◆ Written request
Reproduce the listing below in its entirety. Change nothing.

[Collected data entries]
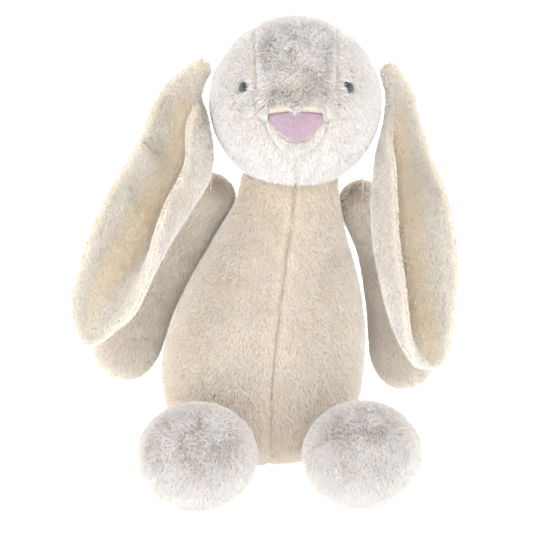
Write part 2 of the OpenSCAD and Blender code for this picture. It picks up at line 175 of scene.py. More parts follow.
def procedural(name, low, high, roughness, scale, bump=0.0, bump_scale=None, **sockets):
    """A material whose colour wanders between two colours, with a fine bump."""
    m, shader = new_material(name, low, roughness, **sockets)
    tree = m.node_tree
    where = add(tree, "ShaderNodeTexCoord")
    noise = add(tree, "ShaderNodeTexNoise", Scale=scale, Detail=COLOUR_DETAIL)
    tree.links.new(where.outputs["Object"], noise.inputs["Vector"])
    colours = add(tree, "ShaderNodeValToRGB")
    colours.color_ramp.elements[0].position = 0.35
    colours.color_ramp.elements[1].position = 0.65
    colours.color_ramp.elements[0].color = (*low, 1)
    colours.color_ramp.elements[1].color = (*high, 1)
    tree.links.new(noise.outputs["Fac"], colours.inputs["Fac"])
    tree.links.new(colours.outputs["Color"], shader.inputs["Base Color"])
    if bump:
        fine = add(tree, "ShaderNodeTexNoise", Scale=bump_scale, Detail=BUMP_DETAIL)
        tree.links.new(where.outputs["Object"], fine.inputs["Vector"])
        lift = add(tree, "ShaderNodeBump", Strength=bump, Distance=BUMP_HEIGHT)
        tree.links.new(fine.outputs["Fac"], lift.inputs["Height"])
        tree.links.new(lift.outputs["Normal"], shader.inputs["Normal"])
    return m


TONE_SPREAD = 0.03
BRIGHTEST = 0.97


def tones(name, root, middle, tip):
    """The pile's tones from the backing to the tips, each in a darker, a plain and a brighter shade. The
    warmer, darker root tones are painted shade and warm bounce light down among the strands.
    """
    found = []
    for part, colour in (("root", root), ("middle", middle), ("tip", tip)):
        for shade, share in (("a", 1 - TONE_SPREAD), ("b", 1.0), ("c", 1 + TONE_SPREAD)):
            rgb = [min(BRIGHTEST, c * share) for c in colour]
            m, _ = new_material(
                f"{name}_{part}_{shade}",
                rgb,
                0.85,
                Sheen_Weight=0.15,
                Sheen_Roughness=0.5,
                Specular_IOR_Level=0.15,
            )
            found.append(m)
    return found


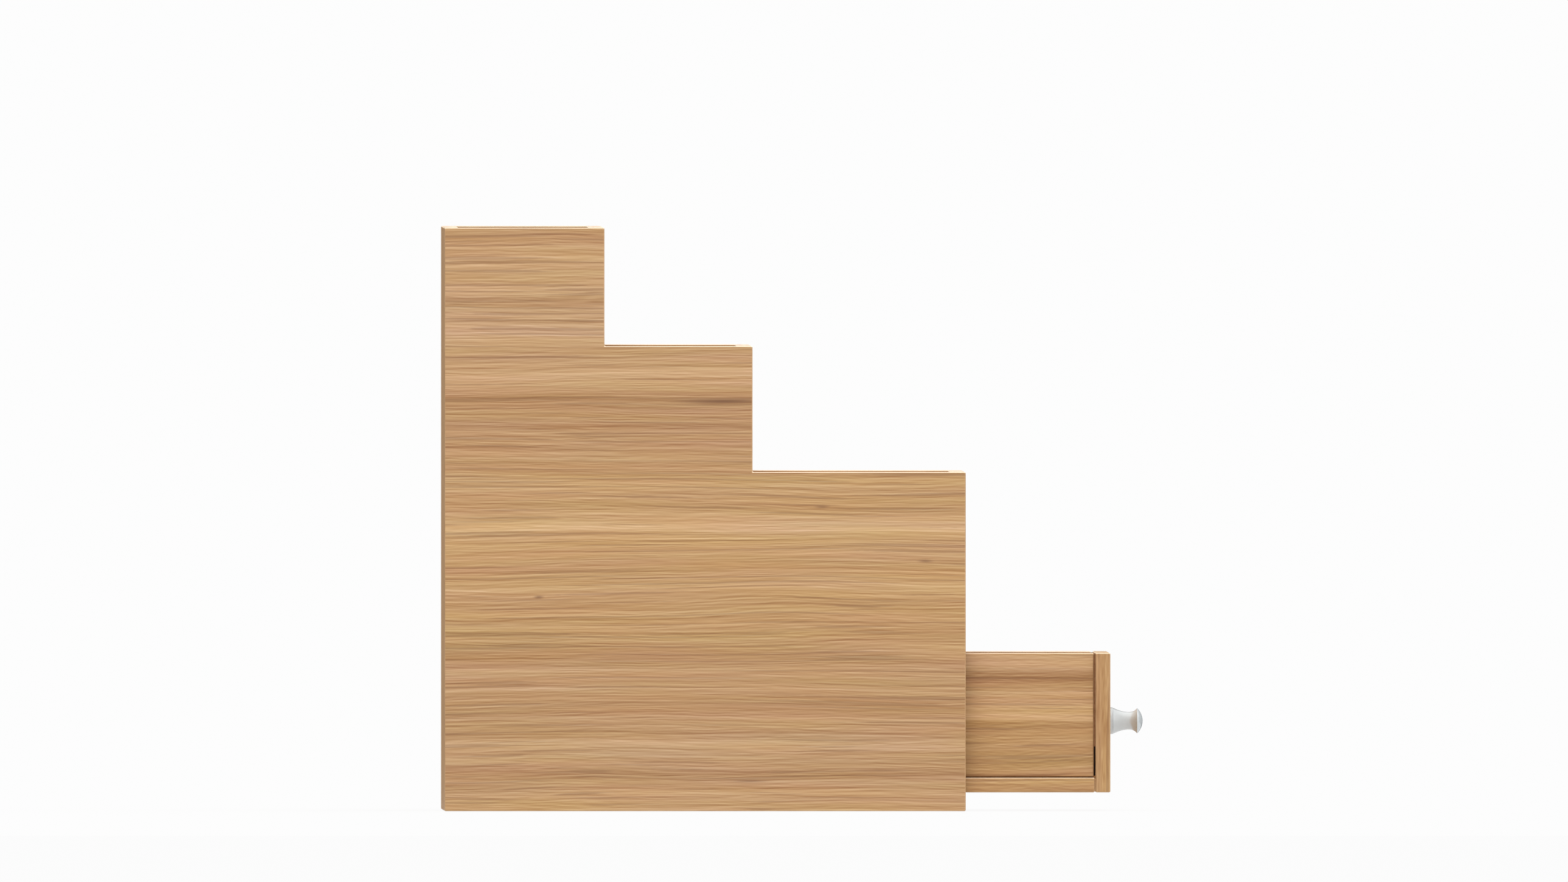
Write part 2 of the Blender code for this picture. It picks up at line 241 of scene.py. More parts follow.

◆ Final result
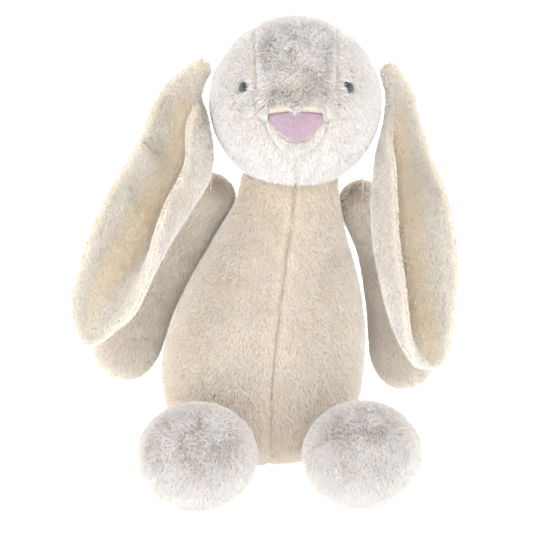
Write part 2 of the OpenSCAD and Blender code for this picture. It picks up at line 175 of scene.py. More parts follow.
def procedural(name, low, high, roughness, scale, bump=0.0, bump_scale=None, **sockets):
    """A material whose colour wanders between two colours, with a fine bump."""
    m, shader = new_material(name, low, roughness, **sockets)
    tree = m.node_tree
    where = add(tree, "ShaderNodeTexCoord")
    noise = add(tree, "ShaderNodeTexNoise", Scale=scale, Detail=COLOUR_DETAIL)
    tree.links.new(where.outputs["Object"], noise.inputs["Vector"])
    colours = add(tree, "ShaderNodeValToRGB")
    colours.color_ramp.elements[0].position = 0.35
    colours.color_ramp.elements[1].position = 0.65
    colours.color_ramp.elements[0].color = (*low, 1)
    colours.color_ramp.elements[1].color = (*high, 1)
    tree.links.new(noise.outputs["Fac"], colours.inputs["Fac"])
    tree.links.new(colours.outputs["Color"], shader.inputs["Base Color"])
    if bump:
        fine = add(tree, "ShaderNodeTexNoise", Scale=bump_scale, Detail=BUMP_DETAIL)
        tree.links.new(where.outputs["Object"], fine.inputs["Vector"])
        lift = add(tree, "ShaderNodeBump", Strength=bump, Distance=BUMP_HEIGHT)
        tree.links.new(fine.outputs["Fac"], lift.inputs["Height"])
        tree.links.new(lift.outputs["Normal"], shader.inputs["Normal"])
    return m


TONE_SPREAD = 0.03
BRIGHTEST = 0.97


def tones(name, root, middle, tip):
    """The pile's tones from the backing to the tips, each in a darker, a plain and a brighter shade. The
    warmer, darker root tones are painted shade and warm bounce light down among the strands.
    """
    found = []
    for part, colour in (("root", root), ("middle", middle), ("tip", tip)):
        for shade, share in (("a", 1 - TONE_SPREAD), ("b", 1.0), ("c", 1 + TONE_SPREAD)):
            rgb = [min(BRIGHTEST, c * share) for c in colour]
            m, _ = new_material(
                f"{name}_{part}_{shade}",
                rgb,
                0.85,
                Sheen_Weight=0.15,
                Sheen_Roughness=0.5,
                Specular_IOR_Level=0.15,
            )
            found.append(m)
    return found


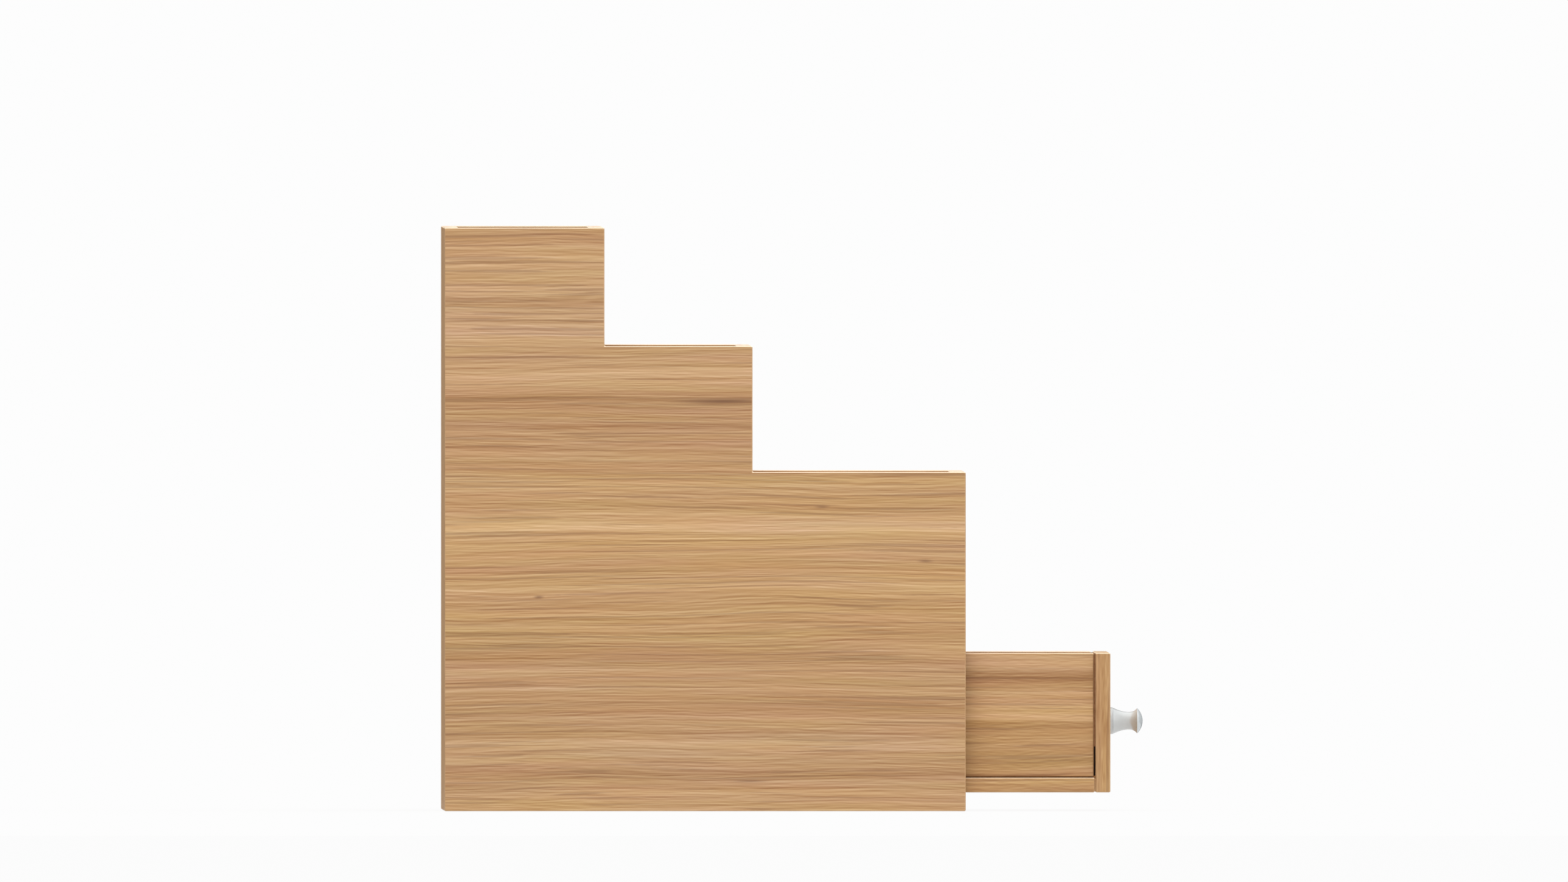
Write part 2 of the Blender code for this picture. It picks up at line 241 of scene.py. More parts follow.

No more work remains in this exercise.